As for callbacks, that's because action shall not return anything so the only way to hook async something we need the callback. As I said... happy codding.

steida commented 8 years ago

Just fiy, I was using redux-promise-middleware in pretty popular React dev stack https://github.com/este/este, so my objections were not theoretical.

pburtchaell commented 8 years ago

LOL. Dude, you need to take a chill pill.

tomatau commented 8 years ago

Still don't get it, the catch in an action creator directly on the promise will come into effect before any middleware catch.

dispatch({
  payload: {
    promise: Promise.reject('foo')
     .catch((foo) => {
       console.log('I will log ${foo} first and can still throw')
       throw new Error('bar')
     })
  }
})

const middleware = ({ dispatch }) => next => action => {
  action.payload.promise.catch((bar) => console.log(`I will log ${bar.message} next`)
}

You will see soon that handling all various app errors like no auth, no net, ValidationError, etc. in every action is very tedious, and global rejection handler is very useful.
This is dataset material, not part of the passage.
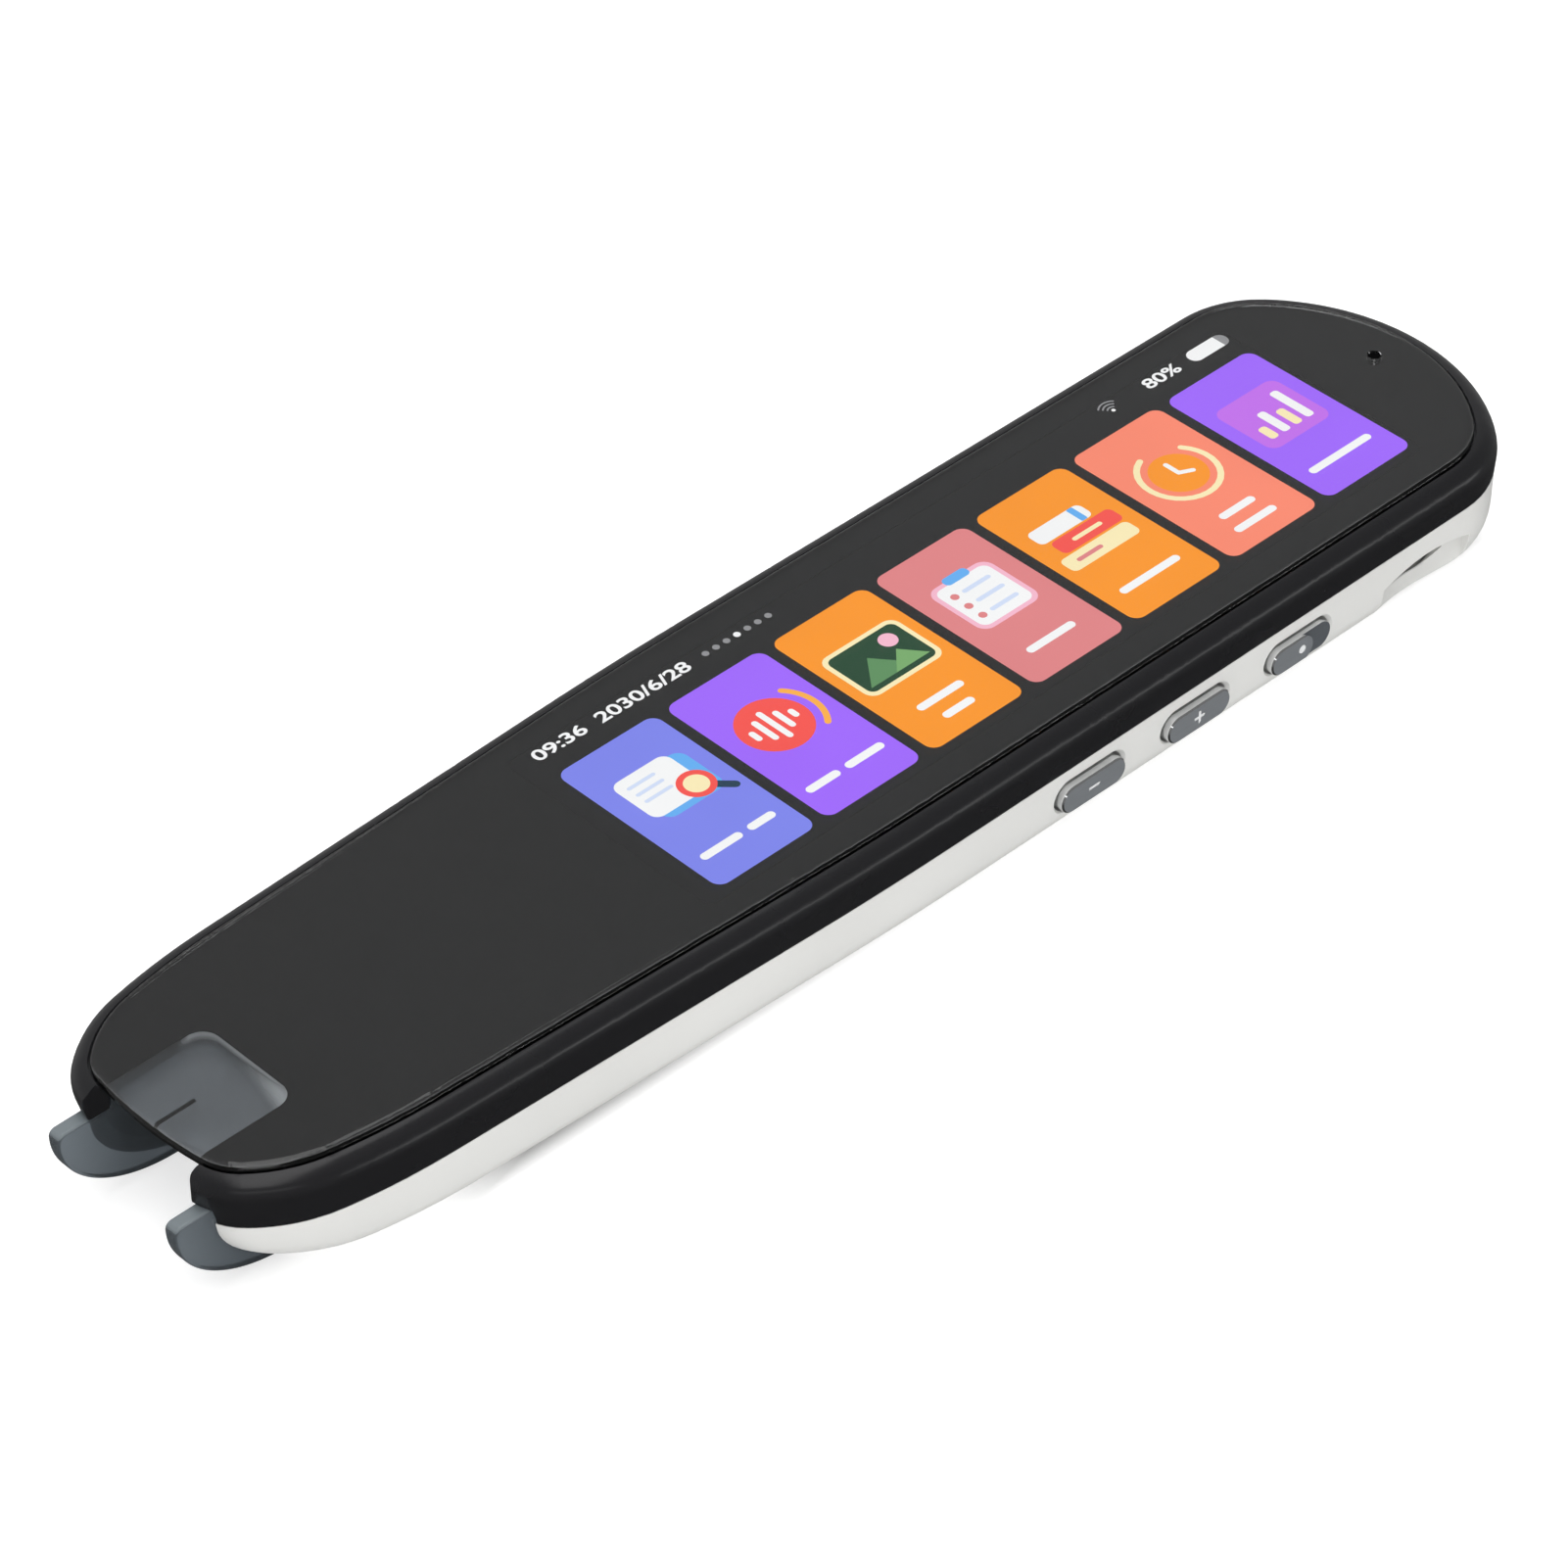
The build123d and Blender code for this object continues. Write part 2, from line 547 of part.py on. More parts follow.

You don't need to do the catch in the action creator, you can just always do the middleware catch if you want to globally handle stuff... hey, you can even give it a specific list of action types to handle.

I'm using global rejection handling and it's fine... I tend to just deal with the already available _REJECTED action types as they already contain the full error in the payload anyway.

Soon you will realise that change at one place (catch on returned promise) will break code at another place, because returning a promise is a leaky abstraction, trust me or not, but I am pretty sure you will learn it the hard way.

I don't ever really use the promise returned by dispatching a promise action. I find it defeats the point of redux. I'd suggest looking into your reducer design instead of trying to modify errors up stream. If you need to fire off more actions based on rejection then thunks within a .catch are useful from v2. Sagas might be the best solution for you to deal with complex action chains.